И отправилась играть сонату Бетховена. Я остался очень доволен её уверенной и крайне сознательной, нюансированной игрой. Хваля её, я попутно сделал несколько замечаний. Но девица оказалась безумно самолюбивой, вероятно, она была премьершей в своём сарапульском музыкальном училище. Она закусила губу и сказала:
- А ну-ка, теперь вы сыграйте.
Мне вовсе не хотелось играть в рубке, где галдели татары и где, обедая, стучали ножами и стаканами, кроме того, я никогда не играю на пароходах. Но я обещал, а потому, взяв Аллегро «Патетической» Сонаты, сыграл его очень быстро и сплошь pianissimo, как бы под сурдинку. Когда я кончил, моя конкурентка подошла ко мне со словами:
- Вот вы любите другим делать замечания, а посмотрите, как сами играете! - и прочитала мне длинную нотацию, указывая, на что следует обратить внимание в дальнейшем развитии.
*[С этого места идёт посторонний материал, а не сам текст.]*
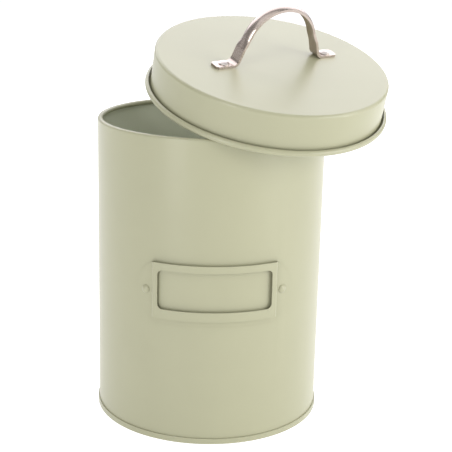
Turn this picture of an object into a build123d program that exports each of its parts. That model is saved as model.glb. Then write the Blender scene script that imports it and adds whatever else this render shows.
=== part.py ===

Это было великолепно! Но ещё лучше было то, что остальную часть пути она меня искренне презирала и почти не хотела со мною разговаривать. Итак, попав вторично в Пермь, я сел в поезд и после трёх суток ужасного пути вернулся в Петроград. Едва я более или менее прилично устроился в переполненном публикой и солдатами вагоне, как у него сломалась ось и пришлось выселяться куда попало. Я отправился в вагон бывших политических, которые ныне возвращались из Сибири в Петроград. В вагоне было относительно свободно, но эти - к моему удивлению - очерствелые и озлобленные люди ни за что не хотели пустить меня в их купе, говоря, что они в своё время достаточно натерпелись лишений и беспокойств. Рассердившись и сказав им, что я думал встретить здесь гуманность, а нашёл каких-то озлобленных зубров, я, прыгая через вещи и людей, заваливших весь коридор, перебрался в крайнее купе, занятое двенадцатью солдатами. Те, хотя были большевиками, резавшими в первые дни революции офицеров в Гельсингфорсе, пустили меня довольно любезно и я даже недурно спал с каким-то унтером пополам на верхней полке. А потом мы поговорили о политике, и они меня похвалили, сказав, что видно, что я умный человек. Я был весьма польщён этим замечанием.